The obvious volunteers aren't always the ones who'll move the dial
Ant Davis
Recruiting the right champions: willing vs influential
When I built my first champions network I did it with whoever put their hand up.
I sent an email to the whole organisation, featured it in my newsletter, and put a post on the main announcements channel on Slack. The people who responded were the ones who were already interested in security, already engaged, already doing the right things.
They were valuable. But by only recruiting that way, I missed the people who would actually have the most impact.
The difference between willing and influential
There's an important distinction between someone who wants to be a champion and someone whose involvement would genuinely change things.
Willing people are surprisingly easy to find. They come to you. They're enthusiastic, they complete the training, they show up to the sessions. Then they go back to their teams and talk to the same small circle of colleagues who were already fairly engaged.
Influential people are harder to find. They don't always put their hand up because they don't think of themselves as security people. But they're the ones their colleagues actually listen to. The informal leader people go to when they have a question. The person whose opinion shifts a room. Someone who models behaviour that others follow, not because they're told to but because that's just how they operate.
That's the person you want in your network. Finding them requires a different approach.
How to find your influencers
You're not going to find them by posting on the intranet. You find them by asking the right questions to the right people.

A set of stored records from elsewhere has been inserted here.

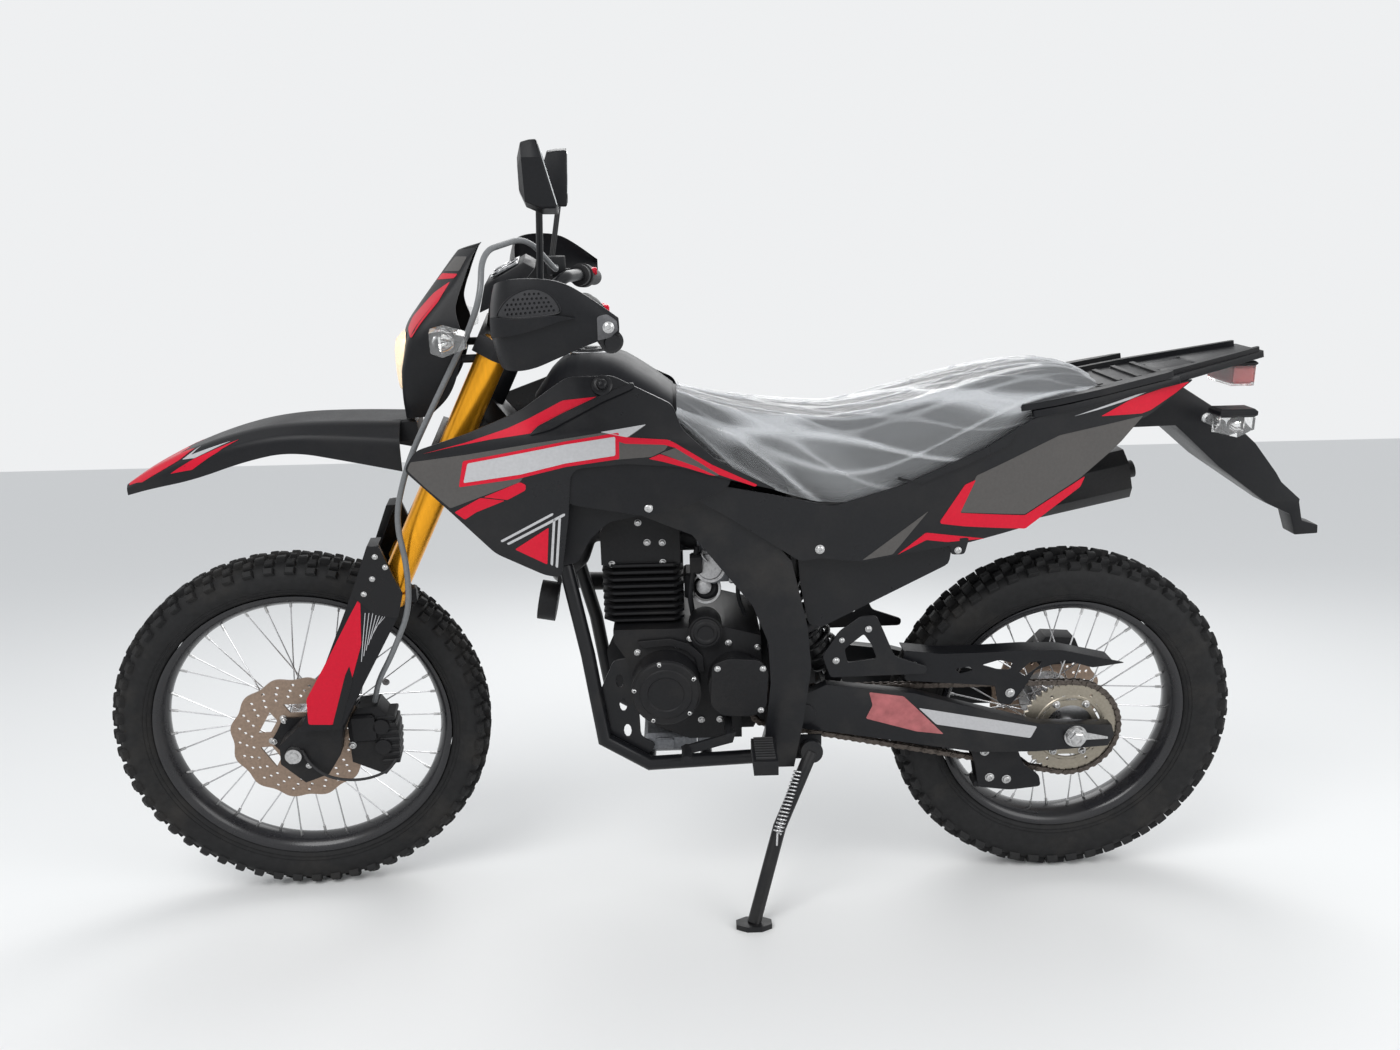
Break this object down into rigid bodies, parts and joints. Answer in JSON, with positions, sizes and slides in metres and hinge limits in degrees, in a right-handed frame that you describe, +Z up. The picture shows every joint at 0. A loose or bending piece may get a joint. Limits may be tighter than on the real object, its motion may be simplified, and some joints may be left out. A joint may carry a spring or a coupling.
{
  "type": "dual sport motorcycle",
  "caption": "Single-cylinder dual sport motorcycle with spoked wheels, high front mudguard, upside-down fork, long seat and rear rack, leaning on its side stand.",
  "frame": {"origin": "on the ground, in the middle of the parked machine's footprint", "axes": "+X from the front wheel to the tail, +Y to the machine's right, +Z up; the machine leans 11 degrees to its left on the side stand"},
  "size_m": [2.2386, 0.8566, 1.4176],
  "materials": {
    "tyre_rubber": "matt black rubber",
    "rim_black": "satin black anodised alloy",
    "hub_alloy": "bright hub and spokes",
    "bronze_steel": "bronze brake disc",
    "sprocket_steel": "bronze sprocket",
    "chain_steel": "dark chain",
    "gold_alloy": "gold anodised",
    "black_casting": "black painted casting",
    "axle_steel": "plated steel",
    "black_plastic": "satin black plastic",
    "panel_plastic": "dark grey body panel",
    "guard_red": "red plastic",
    "grip_rubber": "black rubber",
    "hose_rubber": "grey-black hose",
    "clear_lens": "clear lens",
    "frame_paint": "satin black frame paint",
    "engine_black": "black painted alloy",
    "carburettor_alloy": "cast alloy",
    "exhaust_steel": "heat-proof black",
    "tank_paint": "black paint",
    "seat_cover": "black vinyl",
    "rack_black": "satin black",
    "spring_steel": "red spring"
  },
  "bodies": {
    "chassis": {"frame": "frame_paint", "cradle": "frame_paint", "subframe": "frame_paint", "engine_crankcase": "engine_black", "engine_top_end": "engine_black", "carburettor": "carburettor_alloy", "air_box": "black_plastic", "exhaust_header": "exhaust_steel", "silencer": "exhaust_steel", "fuel_tank": "tank_paint", "seat": "seat_cover", "shroud_left": "panel_plastic", "shroud_right": "panel_plastic", "knee_trims": "black_plastic", "side_cover_left": "panel_plastic", "side_cover_right": "panel_plastic", "luggage_rack": "rack_black", "rear_mudguard": "black_plastic", "rear_lamps": "clear_lens", "swingarm": "frame_paint", "rear_axle": "axle_steel", "shock_absorber": "spring_steel", "chain": "chain_steel", "chain_guards": "black_plastic", "rear_caliper": "black_casting", "foot_controls": "black_casting", "horn": "black_casting"},
    "steering": {"fork_tubes": "gold_alloy", "fork_sliders": "black_casting", "front_axle": "axle_steel", "fork_yokes": "black_casting", "handlebar": "frame_paint", "grips": "grip_rubber", "controls": "black_plastic", "mirrors": "black_plastic", "handguards": "black_plastic", "headlamp_mask": "black_plastic", "headlamp": "clear_lens", "instrument_panel": "black_plastic", "front_indicators": "clear_lens", "front_mudguard": "black_plastic", "fork_guards": "guard_red", "front_caliper": "black_casting", "front_brake_hose": "hose_rubber"},
    "front_wheel": {"front_tyre": "tyre_rubber", "front_rim": "rim_black", "front_hub": "hub_alloy", "front_disc": "bronze_steel"},
    "rear_wheel": {"rear_tyre": "tyre_rubber", "rear_rim": "rim_black", "rear_hub": "hub_alloy", "rear_disc": "bronze_steel", "rear_sprocket": "sprocket_steel"},
    "side_stand": {"side_stand": "frame_paint"}
  },
  "joints": [
    {"name": "steering_head", "type": "hinge", "parent": "chassis", "child": "steering", "pos_m": [-0.71371, 0.15666, 0.30951], "axis": [0.4528, -0.17, 0.8752], "range_deg": [-46.6, 33.4]},
    {"name": "front_wheel_spin", "type": "hinge", "parent": "steering", "child": "front_wheel", "pos_m": [-0.77482, 0.14294, 0.33846], "axis": [-0.1027, 0.9652, 0.2406], "continuous": true},
    {"name": "rear_wheel_spin", "type": "hinge", "parent": "chassis", "child": "rear_wheel", "pos_m": [0.66479, 0.1545, 0.32246], "axis": [-0.0003, 0.9816, 0.1908], "continuous": true},
    {"name": "side_stand_fold", "type": "hinge", "parent": "chassis", "child": "side_stand", "pos_m": [0.17483, 0.02354, 0.2933], "axis": [0, -0.9997, 0.0262], "range_deg": [0, 95]}
  ]
}
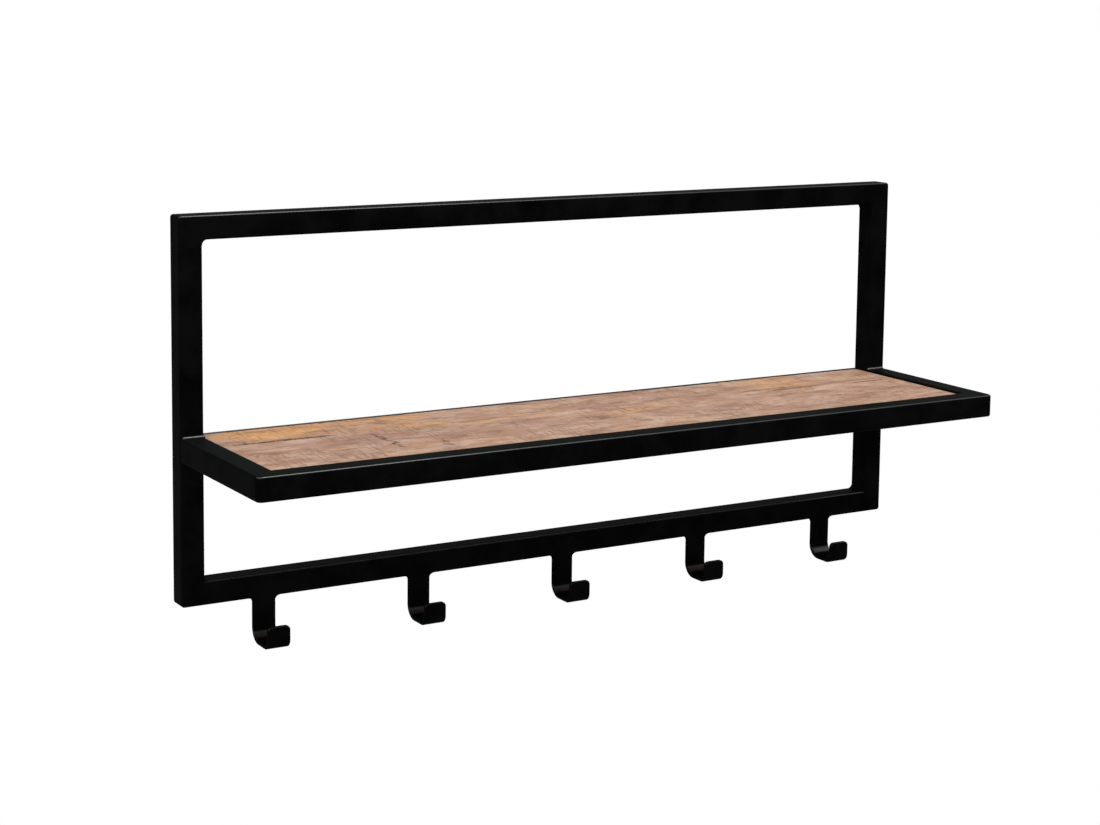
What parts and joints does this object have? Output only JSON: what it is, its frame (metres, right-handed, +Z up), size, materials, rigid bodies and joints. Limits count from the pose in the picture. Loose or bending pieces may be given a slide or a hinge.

Talk to managers and ask who in their team others look to when they're unsure about something. Ask who tends to set the tone informally, who people go to when they want an honest opinion rather than an official answer.
Pay attention in town halls and all-hands meetings. Who is asking good questions? Who do people turn to look at when something is said? Who speaks up in ways that others seem to take seriously?
Ask your existing contacts too, the people you've already been building relationships with in that informal phase. They know who the influential people are in their part of the business.
And watch how people behave naturally. Who already models the kind of security behaviour you want to see? Who notices things and mentions them without being asked? Those people exist in most organisations. You just haven't noticed them yet.
The recruitment conversation
Once you've found someone you want in the network, the conversation is different from a standard recruitment pitch.
You're not asking them to sign up to a programme. You're telling them something specific about why you've sought them out. You've noticed they're someone people listen to, or you've seen how they operate, and you think their perspective and occasional support would be genuinely valuable. You'd like to have a conversation about whether that's something they'd be interested in.
That's a very different ask from "we're looking for security champions, would you like to get involved?" One is a generic call for volunteers. The other is a targeted, personal approach that tells someone their specific qualities are valued.
Most people respond well to being recognised for something real. It's not flattery. It's an accurate observation about why you're talking to them specifically.
Branding your network
One thing worth thinking about before you start recruiting at scale is what you're asking people to be part of.
A name matters. "The Security Champions Network" sounds like something IT runs. Think about what would make people proud to be associated with it. What would make it feel like something worth joining rather than something they've been volunteered for?
Look at how other networks in your organisation brand themselves. Pride networks, mental health ambassadors, wellbeing groups. They all have names and identities that people feel good about. Your network can do the same. A strong name and a clear identity gives potential champions something to connect with and makes the network feel like a peer to initiatives the organisation already values.
This is a practical recruitment tool too. People talk about things they're proud of. If your network has an identity worth talking about, your champions will recruit for you.
You need both
The strongest networks have a mix. The willing people who came forward because they care, and the influencers you went out and found. They bring different things.
The willing people tend to be more consistent, more engaged, more likely to do the work of attending sessions and completing tasks. The influential people tend to have more reach, more credibility with their colleagues, and more ability to shift culture rather than just talk about it.
You need both. Don't neglect either.
Don't just recruit the obvious ones
Recruitment is where a lot of champions networks quietly set themselves up to fail. Not because they recruited bad people, but because they only recruited the obvious ones.
Go looking for your influencers. Have targeted conversations. Build a network that has reach as well as enthusiasm. If you do that, you'll have something that can actually move the dial.